Mavundla’s party, ABC, recently held a media breakfast briefing at Coastlands Hotel, where he touched on various issues, including his party’s challenges in the coalition government in the eThekwini Municipality.

Among these, he expressed his unhappiness with the manner in which some members of the coalition government had taken decisions behind his back.

“It is worrying that even when we thought we were in a coalition, many of the decisions were taken behind our backs, in meetings held at night in dodgy corners. And as you may now know, as a matter of a public record, we also learnt of the dossiers in the media of the leaked information on who was going to be appointed.

“In the past few months, we have made the governing party account for the wrongdoings we have discovered, and together with the coalition minority group, we did not let things lie wherever we have felt governance was compromised.

“A good example of this is the now famous stance we took not to vote with the ANC in the city manager appointment saga.

“This is us showing that too much power entrusted to vultures who do not care about the future of the natives, but their own political wagons and are power-hungry to rule the city with incompetency – that time has gone,” he said.

Mavundla said that there were a few clean officials in the city, but many were stifled by the big tycoons with power and ended up being suppressed by the corrupt majority.

Taking a swipe at Human Settlements and Public Works MEC, Jomo Sibiya, the deputy mayor said he was shocked by Sibiya’s move to centralise the flood relief funding.

As an executive committee chairperson of Human Settlements and Infrastructure in the region, Mavundla said he had discovered that even the provincial government was incompetent, as they failed to deliver to residents.

“The big brotherly approach to disaster management has nothing to do with what the MEC is alleging, but another scheme of making money for their selfish egos and self-interests.
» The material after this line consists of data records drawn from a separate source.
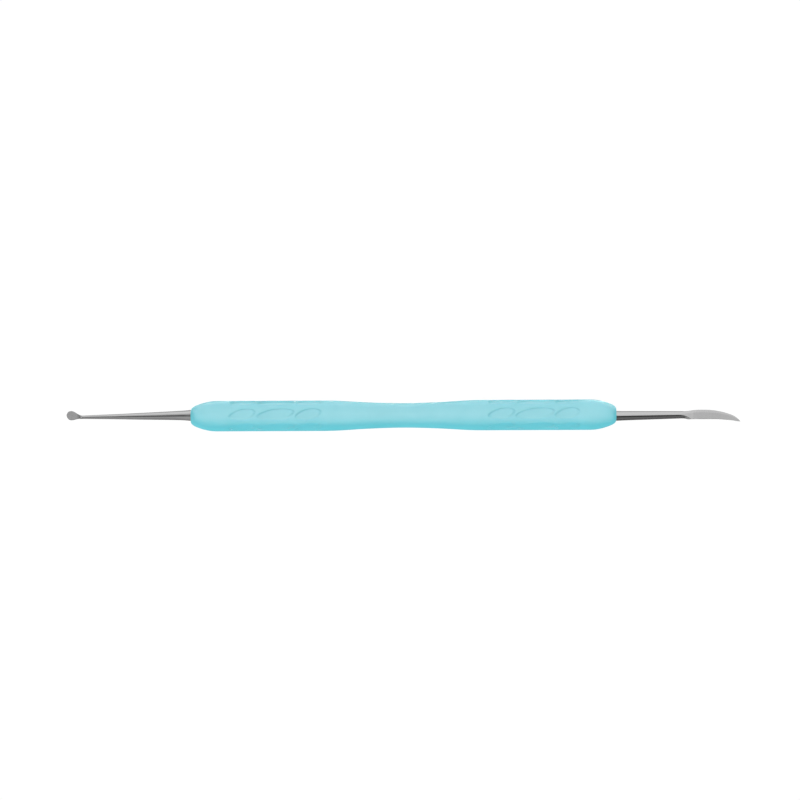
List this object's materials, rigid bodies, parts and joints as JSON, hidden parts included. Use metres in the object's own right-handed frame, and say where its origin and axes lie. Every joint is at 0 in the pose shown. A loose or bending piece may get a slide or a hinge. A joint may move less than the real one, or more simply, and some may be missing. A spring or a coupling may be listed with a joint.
{
  "type": "double-ended dental hand instrument",
  "caption": "Double-ended dental carver: soft waisted grip with leaf-shaped finger dimples, a small flat disc at one end and a curved pointed blade at the other.",
  "frame": {"origin": "centre of the instrument, on the axis of the grip", "axes": "+X along the instrument towards the blade end, -X towards the disc end; +Z square to the flat faces of both ends; +Y across them, away from the blade's heel"},
  "size_m": [0.1768, 0.008, 0.008],
  "materials": {
    "soft_grip": "satin moulded silicone, light aqua",
    "tip_steel": "satin stainless steel, finely ground along the shank and on the flats",
    "core_steel": "plain turned stainless steel"
  },
  "bodies": {
    "root": {"grip_sleeve": "soft_grip", "core_tube": "core_steel", "disc_end_bush": "core_steel", "blade_end_bush": "core_steel", "cross_pins": "core_steel", "disc_tip": "tip_steel", "blade_tip": "tip_steel"}
  },
  "joints": []
}
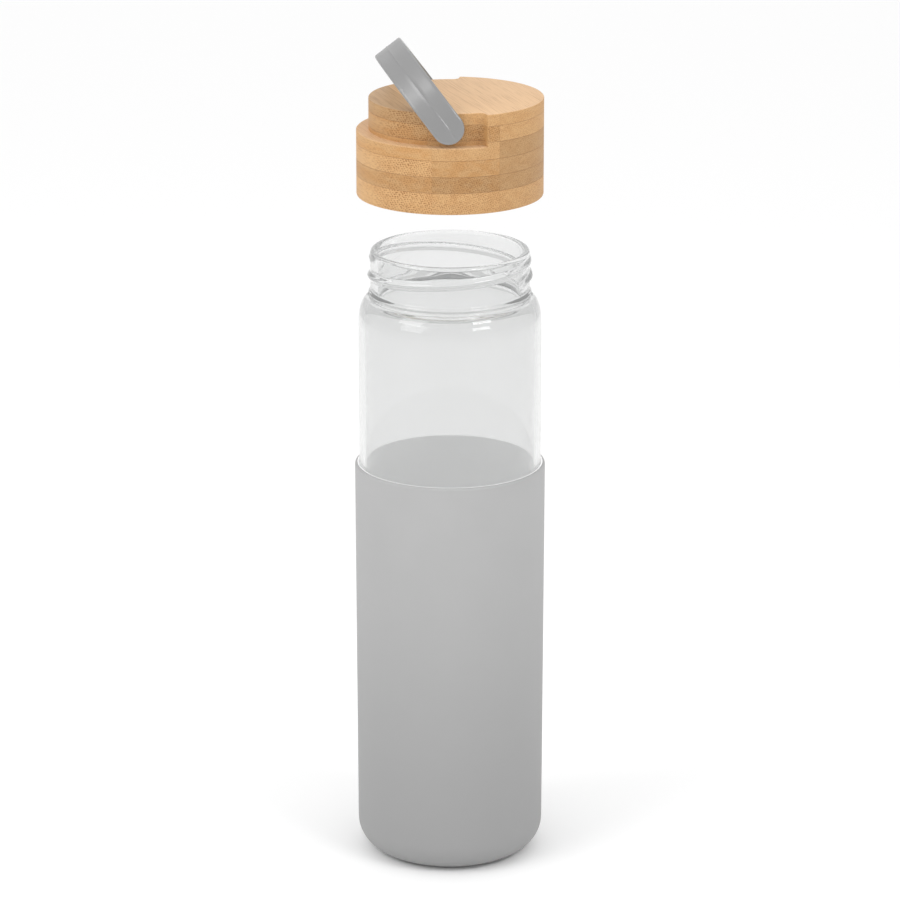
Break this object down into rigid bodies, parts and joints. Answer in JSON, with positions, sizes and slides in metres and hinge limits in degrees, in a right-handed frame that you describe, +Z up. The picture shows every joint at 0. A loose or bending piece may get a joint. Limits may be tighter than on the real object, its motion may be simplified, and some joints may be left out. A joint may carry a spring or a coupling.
{
  "type": "glass water bottle",
  "caption": "Glass water bottle with a silicone sleeve, a wide threaded neck and a bamboo screw lid with a hinged carrying strap.",
  "frame": {"origin": "centre of the sleeve's base, on the surface that the bottle stands on", "axes": "+Z up along the bottle's axis; the folded strap points to -X; the strap's pivot axis is parallel to Y, with the front pivot at -Y"},
  "size_m": [0.0734, 0.0734, 0.3243],
  "materials": {
    "clear_glass": "clear, fire polished",
    "grey_silicone": "matte moulded silicone",
    "clear_silicone": "translucent moulded silicone",
    "bamboo": "sanded laminated bamboo, oiled",
    "white_polymer": "moulded polypropylene or nylon",
    "steel": "turned stainless steel"
  },
  "bodies": {
    "bottle": {"glass_bottle": "clear_glass", "silicone_sleeve": "grey_silicone"},
    "seal": {"mouth_gasket": "clear_silicone"},
    "lid": {"bamboo_ply_1": "bamboo", "bamboo_ply_2": "bamboo", "bamboo_ply_3": "bamboo", "bamboo_ply_4": "bamboo", "bamboo_ply_5": "bamboo", "bamboo_ply_6": "bamboo", "thread_liner": "white_polymer", "pivot_bush_front": "white_polymer", "pivot_bush_rear": "white_polymer"},
    "handle": {"handle_strap": "grey_silicone", "pivot_pin_front": "steel", "pivot_pin_rear": "steel"}
  },
  "joints": [
    {"name": "lid_rise", "type": "slide", "parent": "bottle", "child": "seal", "axis": [0, 0, 1], "range_m": [-0.03961, 0.00001]},
    {"name": "lid_turn", "type": "hinge", "parent": "seal", "child": "lid", "pos_m": [0, 0, 0.2644], "axis": [0, 0, 1], "range_deg": [-1080, 0]},
    {"name": "handle_swing", "type": "hinge", "parent": "lid", "child": "handle", "pos_m": [-0.0058, 0, 0.297], "axis": [0, 1, 0], "range_deg": [-53.3, 46.7]}
  ],
  "couplings": [
    {"joint": "lid_rise", "follows": "lid_turn", "m_per_rad": 0.0021008}
  ]
}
It is common cause that provincial departments are worse off than municipalities in terms of financial management, let alone the capacity to deliver as promised with all hands on deck.
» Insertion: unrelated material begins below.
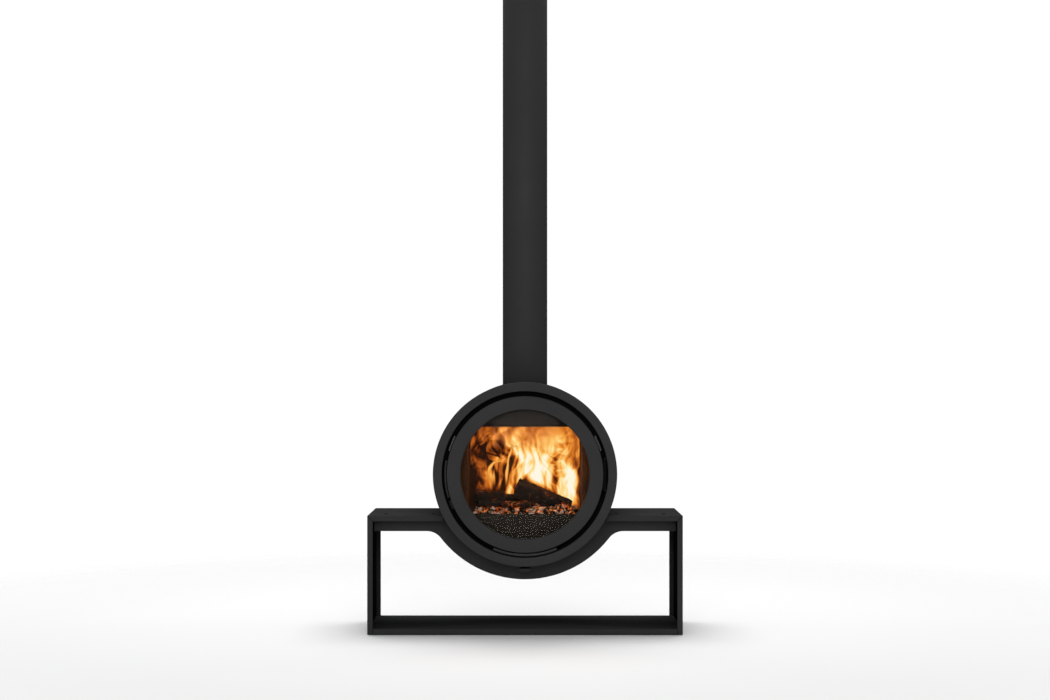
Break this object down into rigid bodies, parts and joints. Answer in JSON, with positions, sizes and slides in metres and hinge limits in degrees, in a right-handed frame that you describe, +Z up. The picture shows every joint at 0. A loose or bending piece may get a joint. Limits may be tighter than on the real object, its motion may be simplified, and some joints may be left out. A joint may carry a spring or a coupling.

“Many of the departments of the KZN government are under SIU (Special Investigating Unit) investigations due to Covid-19 funds mismanagement and corruption ranging from personal protection equipment to the provision of the famous blankets and inflated JoJo tanks.

“The declaration of local government by MEC Sibiya is useless, corrupt, incompetent and irresponsible,” Mavundla said.
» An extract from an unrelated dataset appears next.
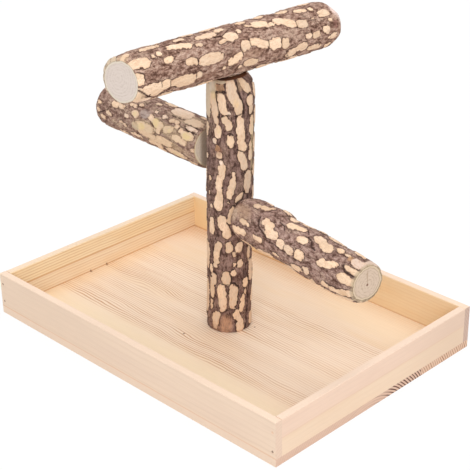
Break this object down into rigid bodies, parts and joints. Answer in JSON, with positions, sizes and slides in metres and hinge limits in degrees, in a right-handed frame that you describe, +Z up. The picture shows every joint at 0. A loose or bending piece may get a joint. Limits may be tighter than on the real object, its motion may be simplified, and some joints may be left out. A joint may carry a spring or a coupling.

“His statement is malicious and shows a leader who is overwhelmed and ready to do what KZN provincial departments did to the Covid-19 allocations.”

In response, Sibiya’s spokesperson, Ndabezinhle Sibiya, said the MEC and Mavundla had met other stakeholders, including on April 20, when a meeting was convened by the national Minister of Human Settlements, Mammaloko Kubayi, to discuss relief interventions.

Sibiya indicated that eThekwini had two sources of funding it could tap into: R539 143 from the Urban Settlement Development Grant and an additional R143 million that was recently allocated to the Informal Settlements Upgrade Partnership Grant.

“The MEC appreciated the hard work by Mavundla and promised to work with him and all other mayors to put an end to housing projects that take between five and 10 years to complete,” said Sibiya.